TASK: Check each line below for "joints" and report how many have it, nothing else.

DATA FOR THIS TASK:
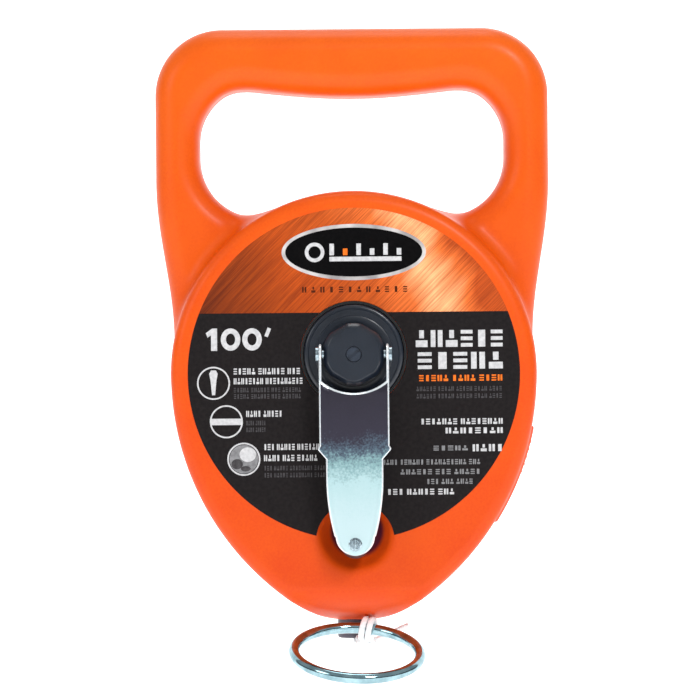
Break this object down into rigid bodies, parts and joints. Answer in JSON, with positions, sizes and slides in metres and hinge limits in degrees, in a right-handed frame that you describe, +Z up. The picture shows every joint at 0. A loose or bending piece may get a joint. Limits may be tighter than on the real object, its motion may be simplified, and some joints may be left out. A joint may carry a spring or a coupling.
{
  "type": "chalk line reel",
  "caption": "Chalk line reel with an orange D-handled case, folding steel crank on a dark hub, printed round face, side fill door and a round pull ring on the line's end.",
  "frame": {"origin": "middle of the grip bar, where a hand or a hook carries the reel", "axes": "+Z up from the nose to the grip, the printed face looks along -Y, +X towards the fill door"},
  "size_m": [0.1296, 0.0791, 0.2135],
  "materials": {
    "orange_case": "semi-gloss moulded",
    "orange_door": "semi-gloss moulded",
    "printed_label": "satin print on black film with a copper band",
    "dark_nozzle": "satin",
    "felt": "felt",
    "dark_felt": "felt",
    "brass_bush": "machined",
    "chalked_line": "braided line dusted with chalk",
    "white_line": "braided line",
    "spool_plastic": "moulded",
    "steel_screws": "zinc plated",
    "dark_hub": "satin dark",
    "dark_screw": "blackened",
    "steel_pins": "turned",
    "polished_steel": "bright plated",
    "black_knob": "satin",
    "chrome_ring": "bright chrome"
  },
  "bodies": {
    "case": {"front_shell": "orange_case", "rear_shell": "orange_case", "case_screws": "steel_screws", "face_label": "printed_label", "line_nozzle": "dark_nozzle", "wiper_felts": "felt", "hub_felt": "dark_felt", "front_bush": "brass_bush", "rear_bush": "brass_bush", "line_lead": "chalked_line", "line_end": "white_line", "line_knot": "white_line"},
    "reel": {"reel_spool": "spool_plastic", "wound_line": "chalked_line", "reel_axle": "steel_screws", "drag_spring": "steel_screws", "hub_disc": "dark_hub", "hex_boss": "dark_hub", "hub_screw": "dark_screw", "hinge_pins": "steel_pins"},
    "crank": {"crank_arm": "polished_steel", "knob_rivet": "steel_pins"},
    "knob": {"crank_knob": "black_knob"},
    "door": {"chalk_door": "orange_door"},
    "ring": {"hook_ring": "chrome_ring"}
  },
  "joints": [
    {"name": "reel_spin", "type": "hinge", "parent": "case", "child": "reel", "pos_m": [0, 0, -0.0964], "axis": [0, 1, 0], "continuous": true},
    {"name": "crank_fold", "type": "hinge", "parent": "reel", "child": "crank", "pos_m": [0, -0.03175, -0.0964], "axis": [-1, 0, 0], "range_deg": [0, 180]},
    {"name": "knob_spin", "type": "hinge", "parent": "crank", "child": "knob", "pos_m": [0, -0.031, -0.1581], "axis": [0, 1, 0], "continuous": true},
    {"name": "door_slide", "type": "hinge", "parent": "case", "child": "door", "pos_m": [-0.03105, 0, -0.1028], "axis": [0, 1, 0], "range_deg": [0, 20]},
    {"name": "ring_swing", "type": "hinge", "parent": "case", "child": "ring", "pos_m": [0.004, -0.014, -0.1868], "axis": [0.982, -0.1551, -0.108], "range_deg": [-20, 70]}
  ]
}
---
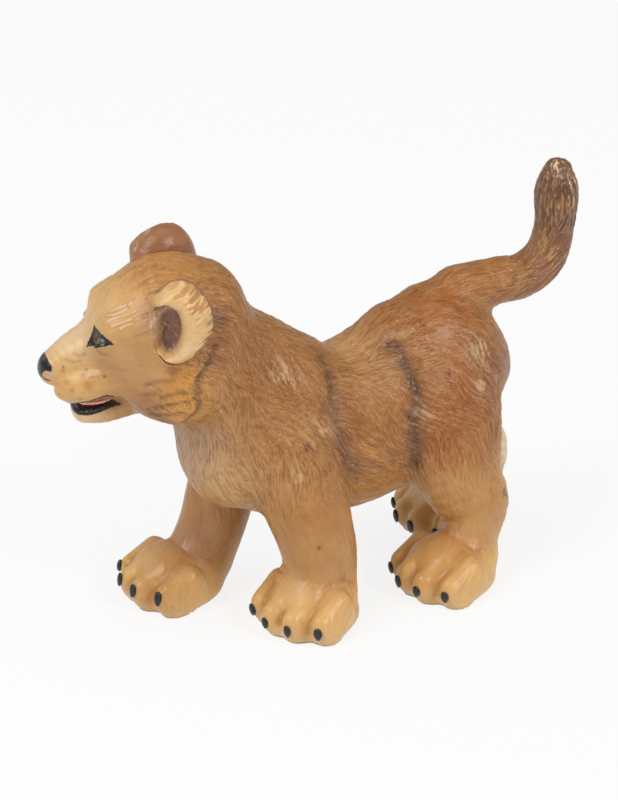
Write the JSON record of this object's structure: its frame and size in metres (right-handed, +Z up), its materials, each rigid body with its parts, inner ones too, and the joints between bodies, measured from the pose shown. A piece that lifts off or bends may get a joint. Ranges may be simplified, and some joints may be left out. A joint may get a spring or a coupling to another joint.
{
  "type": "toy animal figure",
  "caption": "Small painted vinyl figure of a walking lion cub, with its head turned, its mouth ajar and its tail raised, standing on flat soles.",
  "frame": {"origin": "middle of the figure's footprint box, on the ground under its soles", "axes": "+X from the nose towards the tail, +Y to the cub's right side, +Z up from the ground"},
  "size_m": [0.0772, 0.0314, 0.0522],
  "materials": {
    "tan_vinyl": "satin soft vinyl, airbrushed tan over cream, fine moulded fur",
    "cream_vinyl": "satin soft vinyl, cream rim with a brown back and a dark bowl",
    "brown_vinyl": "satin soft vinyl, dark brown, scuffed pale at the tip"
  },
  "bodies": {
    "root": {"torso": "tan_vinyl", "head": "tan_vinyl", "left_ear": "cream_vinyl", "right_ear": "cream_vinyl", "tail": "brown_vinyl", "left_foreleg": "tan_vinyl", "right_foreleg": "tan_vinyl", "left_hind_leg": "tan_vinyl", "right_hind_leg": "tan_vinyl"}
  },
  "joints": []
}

EXERCISE RESPONSE: 4